The arrest — the latest in a series of late night army raids in Bil’in in which protest activists were arrested — was reported by Reuters based on a statement by the Bil’in Popular Struggle Coordination Committee, which Khatib heads.

The committee has held protests every Friday against the security barrier’s route, which splits Bil’in’s residents off from the land they own and farm. The protests typically attract to 200–300 people to the barrier, including Israeli and international supporters. While most are non-violent, some hurl rocks and projectiles at the army, which has routinely broken up the protest using tear gas canisters and rubber bullets. Scores have been injured on both sides, and one Palestinian died after he was struck in the chest by an Israeli-launched tear-gas canister last April.

In related news, Jerusalem police said Thursday that it plans on forcibly shutting down weekly demonstrations taking place in the East Jerusalem neighborhood of Sheikh Jarrah. Palestinians and left-wing activists have been non-violently — but without a permit —protesting against the legal, but nonetheless controversial, takeover by nationalist Jewish groups of Palestinian homes.

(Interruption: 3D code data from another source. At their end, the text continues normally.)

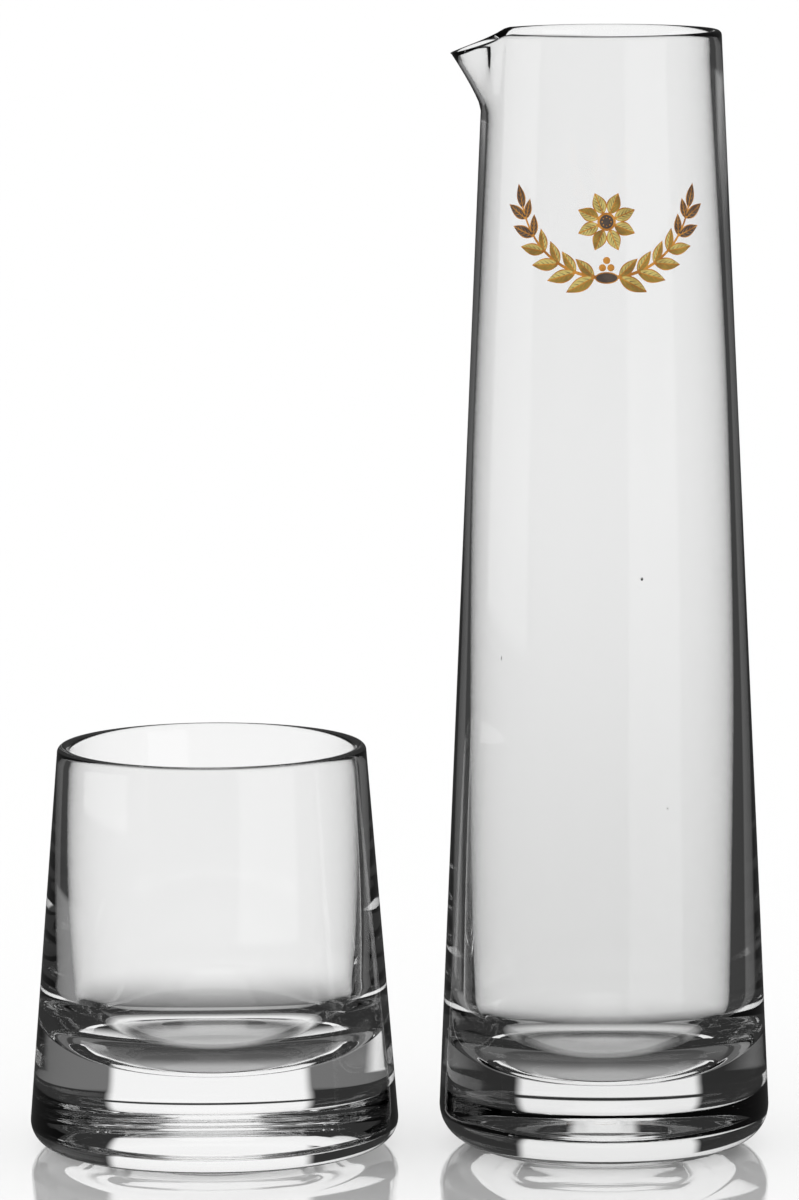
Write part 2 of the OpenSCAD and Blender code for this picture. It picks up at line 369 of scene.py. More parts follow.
@dataclass(frozen=True)
class FiredInk:
    """A gold or an enamel that is printed, fired on and rubbed.

    Attributes:
        name: Name of the material.
        colour: Colour of its body.
        shade: Colour where it lies thinner.
        metal: How metallic it is, 0 to 1.
        gloss_low: Roughness where it is smoothest.
        gloss_high: Roughness where it is dullest.
        cloud: Size of the mottling, mm.
        cloud_band: Noise at which the mottling begins, and at which it is full.
        dot: Size of the fine grain, mm.
        dot_band: Noise at which that grain's thin spots begin, and at which they are full.
        dot_share: How much of the thinness is in those spots.
        grain_depth: Height of that grain, mm.
        grain_strength: How much of that height shows.
    """

    name: str
    colour: tuple
    shade: tuple
    metal: float
    gloss_low: float
    gloss_high: float
    cloud: float = 2.6
    cloud_band: tuple[float, float] = (0.4, 0.65)
    dot: float = 0.25
    dot_band: tuple[float, float] = (0.5, 0.7)
    dot_share: float = 0.25
    grain_depth: float = 0.01
    grain_strength: float = 0.6

    def build(self) -> bpy.types.Material:
        """Makes the material.

        Returns:
            The finished material.
        """
        material, graph = new_material(self.name)
        clouds = graph.grain(self.cloud, detail=3.0).ramp(*self.cloud_band)
        dots = graph.grain(self.dot, detail=1.0)
        rough = self.gloss_low + (self.gloss_high - self.gloss_low) * dots
        thin = clouds * (1 - self.dot_share) + dots.ramp(*self.dot_band) * self.dot_share
        normal = graph.relief(dots, self.grain_depth, self.grain_strength)
        graph.surface({"Base Color": graph.mix(thin, self.colour, self.shade), "Metallic": self.metal,
                       "Roughness": rough, "Normal": normal})
        return material


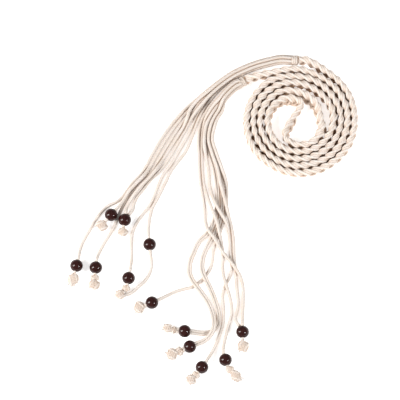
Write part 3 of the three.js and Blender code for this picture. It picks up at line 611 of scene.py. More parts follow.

Both Khatib’s efforts and the demonstrations in Sheikh Jarrah — both profiled in the Forward this week — are part of an ongoing turn towards civil protest against selected targets by certain factions of Palestinian society. In the case of Bil’in, a senior military official told the Forward that the army planned to comply “in the next month or two” with a ruling Israel’s Supreme Court issued two-and-a-half years ago ordering the army to adjust the security barrier route at Bil’in so as to reunite the village’s residents with their land.